**Exercise prompt**.
Among the entries that follow, the required portion opens with the line containing "the whole outline." and closes with the line containing "obj.parent = None". Give that portion again exactly, and nothing else.

=-=-=-=-=

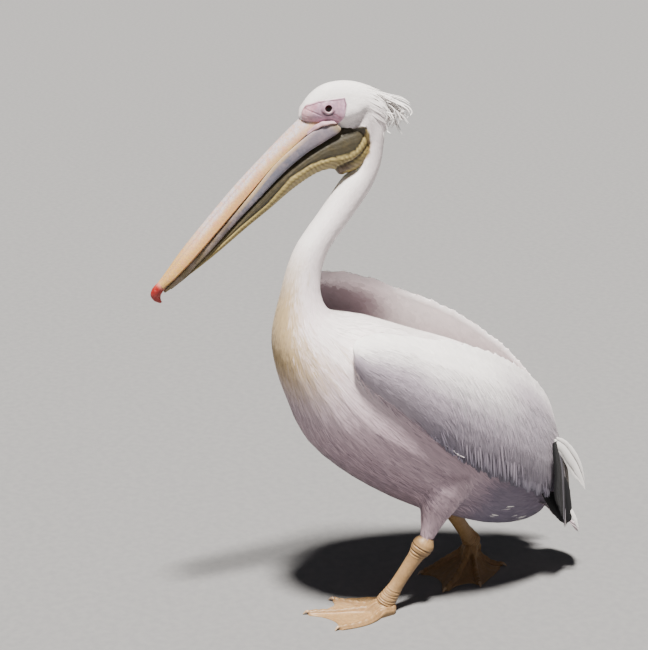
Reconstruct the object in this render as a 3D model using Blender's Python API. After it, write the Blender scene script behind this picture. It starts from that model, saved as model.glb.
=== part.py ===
"""A great white pelican, life size, standing with its left foot forward and its head turned a
little to its right. Metres, +Z up, the bird faces -Y and its left side is at +X.

Profiles are given in centimetres: fwd is the distance forward of the body's middle (-Y) and z is
the height. Run with: blender --background --python part.py
"""

import math

import bmesh
import bpy
from mathutils import Matrix, Vector

CM = 0.01
GAP = 0.0003  # between neighbouring solids

# The head and upper neck turn about a vertical axis this far forward.
TURN_FWD = 14.0
HEAD_TURN = 14.0  # degrees, to the bird's right

# The bill runs from its base on the forehead, pitched down.
BILL_BASE = (26.6, 93.2)
BILL_PITCH = 49.5  # degrees below the horizon
BILL_LENGTH = 39.5

# A station is (fwd, z) of its upper and lower point, half width, turn. Head to tail.
HEAD = [
    ((26.3, 94.1), (26.0, 93.4), 0.6, 14),
    ((25.8, 95.8), (24.7, 93.0), 2.2, 14),
    ((24.4, 97.9), (22.2, 92.6), 2.75, 14),
    ((22.3, 99.6), (19.6, 92.2), 3.0, 14),
    ((19.5, 100.4), (17.4, 91.3), 3.2, 14),
    ((16.2, 100.3), (15.8, 90.4), 3.3, 14),
    ((12.8, 99.1), (14.9, 89.5), 3.15, 14),
    ((10.6, 97.2), (14.7, 88.5), 2.95, 14),
]
NECK_UPPER = [
    ((10.1, 94.2), (14.6, 87.5), 2.8, 14),
    ((10.3, 91.2), (15.0, 86.5), 2.75, 13),
    ((10.6, 88.2), (15.8, 85.4), 2.75, 11),
    ((11.1, 84.9), (16.7, 84.2), 2.8, 8),
    ((12.9, 80.8), (18.2, 83.4), 2.9, 5),
]
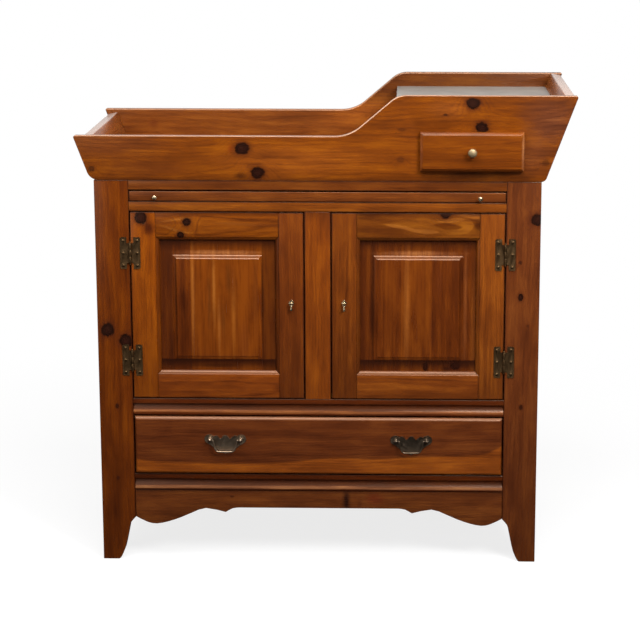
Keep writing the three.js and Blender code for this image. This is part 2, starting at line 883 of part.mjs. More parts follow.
function dropPlate(x) {
  const [halfWidth, halfHeight] = [dropPlateWidth / 2, dropPlateHeight / 2];
  const waist = halfWidth / 2;
  const shape = outline([
    [x - halfWidth, dropAxisZ],
    [x - waist, dropAxisZ - waist],
    [x, dropAxisZ - halfHeight],
    [x + waist, dropAxisZ - waist],
    [x + halfWidth, dropAxisZ],
    [x + waist, dropAxisZ + waist],
    [x, dropAxisZ + halfHeight],
    [x - waist, dropAxisZ + waist],
  ]);
  const body = join(
    frontPrism(shape, -dropPlateThickness, 0),
    barAlongY(dropPostRadius, [dropAxisY, 0], x, dropAxisZ),
    smallBall(dropBallRadius).translate(x, dropAxisY, dropAxisZ),
  );
  const reach = dropBallRadius + cutOverrun;
  return cut(body, barAlongX(dropPinRadius + runGap, [x - reach, x + reach], dropAxisY, dropAxisZ));
}

function dropPendant(x) {
  const earInner = dropBallRadius + runGap;
  const earOuter = earInner + dropEarThickness;
  const shoulder = -dropBallRadius - 2 * runGap;
  const bobLength = dropLength + shoulder;
  const profile = dropShares.map(([out, down]) => [out * dropRadius, shoulder - down * bobLength]);
  const bob = turned([[0, -dropLength], ...profile.reverse(), [0, shoulder]], smallRoundSides);
  const strapYs = [-dropEarRadius / 2, dropEarRadius / 2];
  const bridge = board([x - earOuter, x + earOuter], strapYs, [shoulder, shoulder - dropEarRadius]);
  const ears = [-1, 1].flatMap((way) => {
    const xs = [x + way * earInner, x + way * earOuter];
    const strap = board(xs, strapYs, [shoulder - dropEarRadius / 2, 0]);
    return [barAlongX(dropEarRadius, xs, 0, 0), strap];
  });
  const pin = barAlongX(dropPinRadius, [x - earOuter, x + earOuter], 0, 0);
  const drop = join(bob.rotateX(Math.PI / 2).translate(x, 0, 0), bridge, pin, ...ears);
  return drop.translate(0, dropAxisY, dropAxisZ);
}

function addDoor(side, label) {
  addPiece(`${label}_door_hinge_stile`, doorStile(side, true), stainedPine);
  addPiece(`${label}_door_lock_stile`, doorStile(side, false), stainedPine);
  addPiece(`${label}_door_top_rail`, doorRail(side, true), stainedPine);
  addPiece(`${label}_door_bottom_rail`, doorRail(side, false), stainedPine);
  addPiece(`${label}_door_panel`, raisedPanel(side), stainedPine);
  const hinges = [["upper", doorHigh - upperHingeInset], ["lower", doorLow + lowerHingeInset]];
  hinges.forEach(([place, middle]) => {
    addPiece(`${label}_${place}_hinge_frame_leaf`, frameLeaf(side, middle), antiqueBronze);
    addPiece(`${label}_${place}_hinge_door_leaf`, doorLeaf(side, middle), antiqueBronze);
  });
  const pullX = doorX(side, doorWidth - dropPullInset);
  addPiece(`${label}_door_pull_plate`, dropPlate(pullX), paleBrass);
  addPiece(`${label}_door_pull_drop`, dropPendant(pullX), paleBrass);
}

// A knob turned about the Y axis, standing out of a face.
function knob(radius, reach, x, faceY, z) {
  const profile = knobShares.map(([out, along]) => [out * radius, along * reach]);
  const shape = turned([[0, 0], ...profile, [0, reach]], roundSides);
  return shape.rotateX(Math.PI).translate(x, faceY, z);
}

function addSlideBoard() {
  const across = [-slideBoardHalf, slideBoardHalf];
  const lip = board(across, [0, frameThickness], [slideLow + slideGap, slideHigh - slideTopGap]);
  const panel = board(across, [0, slideBoardBack], [slideBoardLow, slideBoardHigh]);
  addPiece("slide_board", join(lip, panel), stainedPine);
  const reach = slideKnobStem + slideKnobRadius;
  const z = (slideLow + slideGap + slideHigh - slideTopGap) / 2 - slideKnobDrop;
  [[-1, "left_slide_knob"], [1, "right_slide_knob"]].forEach(([side, name]) => {
    addPiece(name, knob(slideKnobRadius, reach, side * (openingHalf - slideKnobInset), 0, z), paleBrass);
  });
}

// A drawer front whose front edges are eased all round by corner points (inwards, back).
function easedFront(xs, zs, face, back, edge) {
  const section = (low, high) => [
    [low, back],
    ...edge.map(([inwards, behind]) => [low + inwards, face + behind]),
    ...edge.map(([inwards, behind]) => [high - inwards, face + behind]).reverse(),
    [high, back],
  ];
  const across = planPrism(outline(section(...xs)), ...zs);
  const upright = section(...zs).map(([z, y]) => [y, z]);
  return common(across, sidePrism(outline(upright), xs));
}

// The points of a rounded edge, from the side round to the face.
function roundEdge(radius) {
  return Array.from({ length: arcSteps + 1 }, (_, i) => {
    const turn = (i / arcSteps) * (Math.PI / 2);
    return [radius * (1 - Math.sin(Math.PI / 2 - turn)), radius * (1 - Math.sin(turn))];
  });
}

const drawerHalf = openingHalf - drawerGap;
const drawerBack = drawerFrontThickness - drawerProud;
const drawerBoxHalf = openingHalf - drawerBoxSideGap;
const drawerBoxLow = bottomRailTop + runGap;

function addLargeDrawer() {
  const zs = [bottomRailTop + drawerGap, drawerTop - drawerTopGap];
  const rounded = roundEdge(drawerEdgeRadius);
  const front = easedFront([-drawerHalf, drawerHalf], zs, -drawerProud, drawerBack, rounded);
  addPiece("large_drawer_front", front, stainedPine);
  const boxEnd = backFace - drawerBoxBehind;
  const boxZs = [drawerBoxLow, drawerBoxLow + drawerBoxHeight];
  const inner = drawerBoxHalf - drawerBoxWall;
  const bottomLow = drawerBoxLow + drawerBottomRise;
  const bottomZs = [bottomLow, bottomLow + drawerBottomThickness];
  const bottomHalf = inner + drawerGrooveDepth;
  const bottomEnd = boxEnd - drawerBoxWall + drawerGrooveDepth;
  const groove = board(
    [-bottomHalf - seatGap, bottomHalf + seatGap],
    [drawerBack - cutOverrun, bottomEnd + seatGap],
    [bottomZs[0] - seatGap, bottomZs[1] + seatGap],
  );
  const ys = [drawerBack, boxEnd];
  const sides = [-1, 1].map((side) => board([side * inner, side * drawerBoxHalf], ys, boxZs));
  const back = board([-drawerBoxHalf, drawerBoxHalf], [boxEnd - drawerBoxWall, boxEnd], boxZs);
  addPiece("large_drawer_box", cut(join(...sides, back), groove), insidePine);
  const bottom = board([-bottomHalf, bottomHalf], [drawerBack, bottomEnd], bottomZs);
  addPiece("large_drawer_bottom", bottom, plywood);
}

// The bat-wing plate of a wide drawer's pull, with two pierced posts.
const pullFace = -drawerProud;
const pullAxisY = pullFace - pullPlateThickness - pullPostReach;
const pullAxisZ = bottomRailTop + pullRise;

function pullPlate(middle) {
  const place = ([out, up], height) => [out * pullPlateHalfWidth, pullAxisZ + up * height];
  const top = plateTopShares.map((share) => place(share, pullPlateTop));
  const foot = plateFootShares.map((share) => place(share, -pullPlateFoot));
  const half = [...top, [pullPlateHalfWidth, pullAxisZ], ...foot];
  const right = half.map(([out, z]) => [middle + out, z]);
  const left = half.map(([out, z]) => [middle - out, z]).reverse();
  const shape = outline([...right, [middle, pullAxisZ - pullPlateFoot], ...left]);
  const posts = [-1, 1].flatMap((way) => {
    const x = middle + (way * pullPostSpacing) / 2;
    const head = smallBall(pullHeadRadius).translate(x, pullAxisY, pullAxisZ);
    return [barAlongY(pullPostRadius, [pullAxisY, pullFace], x, pullAxisZ), head];
  });
  const plate = join(frontPrism(shape, pullFace - pullPlateThickness, pullFace), ...posts);
  const reach = pullPostSpacing / 2 + pullHeadRadius + cutOverrun;
  return cut(plate, barAlongX(bailBoreRadius, [middle - reach, middle + reach], pullAxisY, pullAxisZ));
}

// The bail: a round bar bent into a shallow bow, with a pin at each end that turns in a post.
function bail(middle) {
  const armX = pullPostSpacing / 2 - pullHeadRadius - runGap - bailRadius;
  const bow = bailShares.map(([out, down]) => [out * (armX + bailRadius), -down * bailDrop]);
  const right = [[armX, 0], ...bow].map(([x, z]) => new THREE.Vector3(x, 0, z));
  const left = right.map((point) => new THREE.Vector3(-point.x, 0, point.z)).reverse();
  const path = new THREE.CatmullRomCurve3([...right, new THREE.Vector3(0, 0, -bailDrop), ...left]);
  const section = new THREE.Shape(
    Array.from({ length: smallRoundSides }, (_, i) => {
      const turn = (i / smallRoundSides) * 2 * Math.PI;
      return new THREE.Vector2(bailRadius * Math.cos(turn), bailRadius * Math.sin(turn));
    }),
  );
  const along = { steps: bailSteps, extrudePath: path, bevelEnabled: false };
  const bow3d = new THREE.ExtrudeGeometry(section, along);
  const pins = [-1, 1].flatMap((way) => {
    const end = way * (pullPostSpacing / 2 + pullHeadRadius);
    const knuckle = smallBall(bailRadius).translate(way * armX, 0, 0);
    return [barAlongX(bailPinRadius, [way * armX, end], 0, 0), knuckle];
  });
  return join(bow3d, ...pins).translate(middle, pullAxisY, pullAxisZ);
}

function addDrawerPulls() {
  [[-1, "left"], [1, "right"]].forEach(([side, label]) => {
    addPiece(`${label}_drawer_pull_plate`, pullPlate(side * pullFromMiddle), antiqueBronze);
    addPiece(`${label}_drawer_bail`, bail(side * pullFromMiddle), antiqueBronze);
  });
}

function addSmallDrawer() {
  const zs = [smallFrontLow, smallFrontLow + smallFrontHeight];
  const bevel = [[0, smallFrontBevel], [smallFrontBevel, 0]];
  const face = -seatGap - smallFrontThickness;
  addPiece("small_drawer_front", easedFront(smallFrontXs, zs, face, -seatGap, bevel), stainedPine);
  const boxZs = [smallBoxLow, smallBoxLow + smallBoxHeight];
  const ys = [-seatGap, troughInnerBack - smallBoxBehind];
  const hollow = board(
    [smallBoxXs[0] + smallBoxWall, smallBoxXs[1] - smallBoxWall],
    [ys[0] + smallBoxWall, ys[1] - smallBoxWall],
    [boxZs[0] + smallBoxBottom, boxZs[1] + cutOverrun],
  );
  addPiece("small_drawer_box", cut(board(smallBoxXs, ys, boxZs), hollow), insidePine);
  const middleX = (smallFrontXs[0] + smallFrontXs[1]) / 2;
  const middleZ = smallFrontLow + smallFrontHeight / 2;
  addPiece("small_drawer_knob", knob(smallKnobRadius, smallKnobReach, middleX, face, middleZ), paleBrass);
}

addFrontFrame();
addCarcass();
addTrough();
addDoor(-1, "left");
addDoor(1, "right");
addSlideBoard();
addLargeDrawer();
addDrawerPulls();
addSmallDrawer();

// The origin is on the floor, under the middle of the whole outline.
const extent = new THREE.Box3().setFromObject(cabinet);
const middle = extent.getCenter(new THREE.Vector3());
cabinet.position.set(-middle.x, -middle.y, -extent.min.z);

export default cabinet;
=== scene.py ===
"""The dry sink cabinet in stained knotty pine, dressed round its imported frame."""

import json
import logging
import math
from dataclasses import dataclass, field
from enum import Enum
from typing import Any, Sequence

import bmesh
import bpy
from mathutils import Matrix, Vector


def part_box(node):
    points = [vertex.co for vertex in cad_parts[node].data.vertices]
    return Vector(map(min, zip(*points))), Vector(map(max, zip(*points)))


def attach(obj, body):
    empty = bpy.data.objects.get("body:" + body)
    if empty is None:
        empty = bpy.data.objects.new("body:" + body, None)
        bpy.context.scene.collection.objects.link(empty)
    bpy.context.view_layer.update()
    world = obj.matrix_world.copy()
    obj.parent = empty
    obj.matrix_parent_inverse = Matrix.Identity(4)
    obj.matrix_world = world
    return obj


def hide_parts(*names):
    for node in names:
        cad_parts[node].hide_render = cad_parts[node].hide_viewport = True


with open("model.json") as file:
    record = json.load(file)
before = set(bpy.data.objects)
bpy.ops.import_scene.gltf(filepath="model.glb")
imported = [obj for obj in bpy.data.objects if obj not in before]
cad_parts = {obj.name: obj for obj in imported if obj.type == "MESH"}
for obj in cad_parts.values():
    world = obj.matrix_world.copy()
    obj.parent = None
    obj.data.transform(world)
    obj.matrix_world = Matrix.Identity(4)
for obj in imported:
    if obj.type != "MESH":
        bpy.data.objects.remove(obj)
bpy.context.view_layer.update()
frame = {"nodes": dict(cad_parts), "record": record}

MM = 0.001
log = logging.getLogger("cabinet")

Point = tuple[float, float]
Place = tuple[float, float, float]
Colour = tuple[float, float, float, float]
# What a mark on a board is written with: its numbers, and perhaps its colour.
Row = tuple[float | str, ...]

WHITE: Colour = (1.0, 1.0, 1.0, 1.0)


# ---- colours and node trees


def linear(code: str, gain: float = 1.0, warm: float = 0.0) -> Colour:
    """Turns an sRGB hex colour into linear light.

    Args:
        code: The colour, as in "#8a4a1e".
        gain: How much lighter or darker it is taken, 1 for as written.
        warm: How much redder it goes as it darkens, and how much more golden as it lightens.

    Returns:
        Linear red, green and blue, and an alpha of 1.
    """
    shares = [int(code[i : i + 2], 16) / 255 for i in (1, 3, 5)]
    parts = [s / 12.92 if s <= 0.04045 else ((s + 0.055) / 1.055) ** 2.4 for s in shares]
    gains = (gain ** (1 - warm), gain ** (1 + warm), gain)
    return (*[min(1.0, part * each) for part, each in zip(parts, gains)], 1.0)


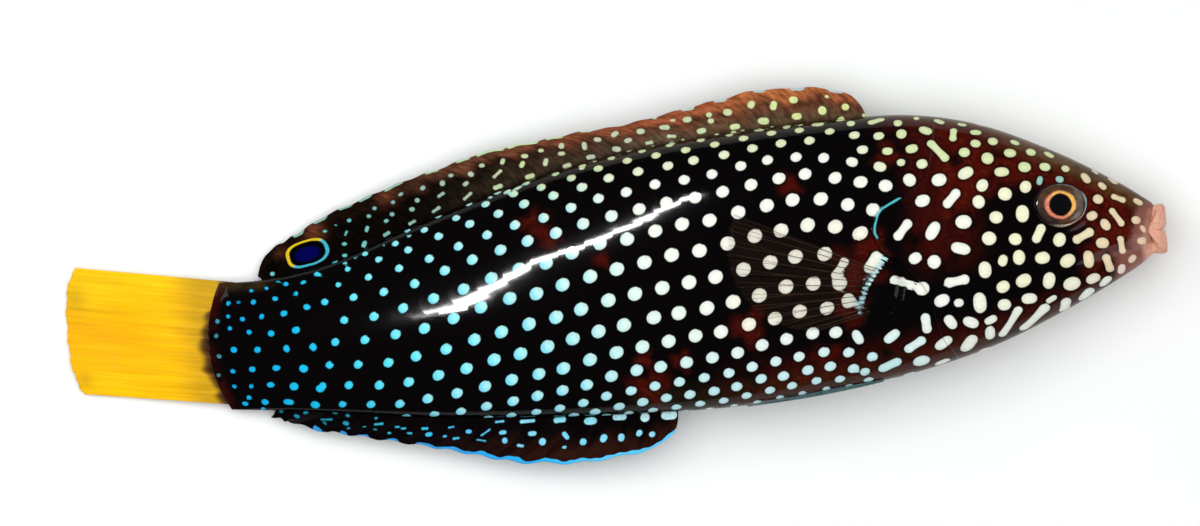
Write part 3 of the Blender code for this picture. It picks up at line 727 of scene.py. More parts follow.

=-=-=-=-=

**Right answer**.
// The origin is on the floor, under the middle of the whole outline.
const extent = new THREE.Box3().setFromObject(cabinet);
const middle = extent.getCenter(new THREE.Vector3());
cabinet.position.set(-middle.x, -middle.y, -extent.min.z);

export default cabinet;
=== scene.py ===
"""The dry sink cabinet in stained knotty pine, dressed round its imported frame."""

import json
import logging
import math
from dataclasses import dataclass, field
from enum import Enum
from typing import Any, Sequence

import bmesh
import bpy
from mathutils import Matrix, Vector


def part_box(node):
    points = [vertex.co for vertex in cad_parts[node].data.vertices]
    return Vector(map(min, zip(*points))), Vector(map(max, zip(*points)))


def attach(obj, body):
    empty = bpy.data.objects.get("body:" + body)
    if empty is None:
        empty = bpy.data.objects.new("body:" + body, None)
        bpy.context.scene.collection.objects.link(empty)
    bpy.context.view_layer.update()
    world = obj.matrix_world.copy()
    obj.parent = empty
    obj.matrix_parent_inverse = Matrix.Identity(4)
    obj.matrix_world = world
    return obj


def hide_parts(*names):
    for node in names:
        cad_parts[node].hide_render = cad_parts[node].hide_viewport = True


with open("model.json") as file:
    record = json.load(file)
before = set(bpy.data.objects)
bpy.ops.import_scene.gltf(filepath="model.glb")
imported = [obj for obj in bpy.data.objects if obj not in before]
cad_parts = {obj.name: obj for obj in imported if obj.type == "MESH"}
for obj in cad_parts.values():
    world = obj.matrix_world.copy()
    obj.parent = None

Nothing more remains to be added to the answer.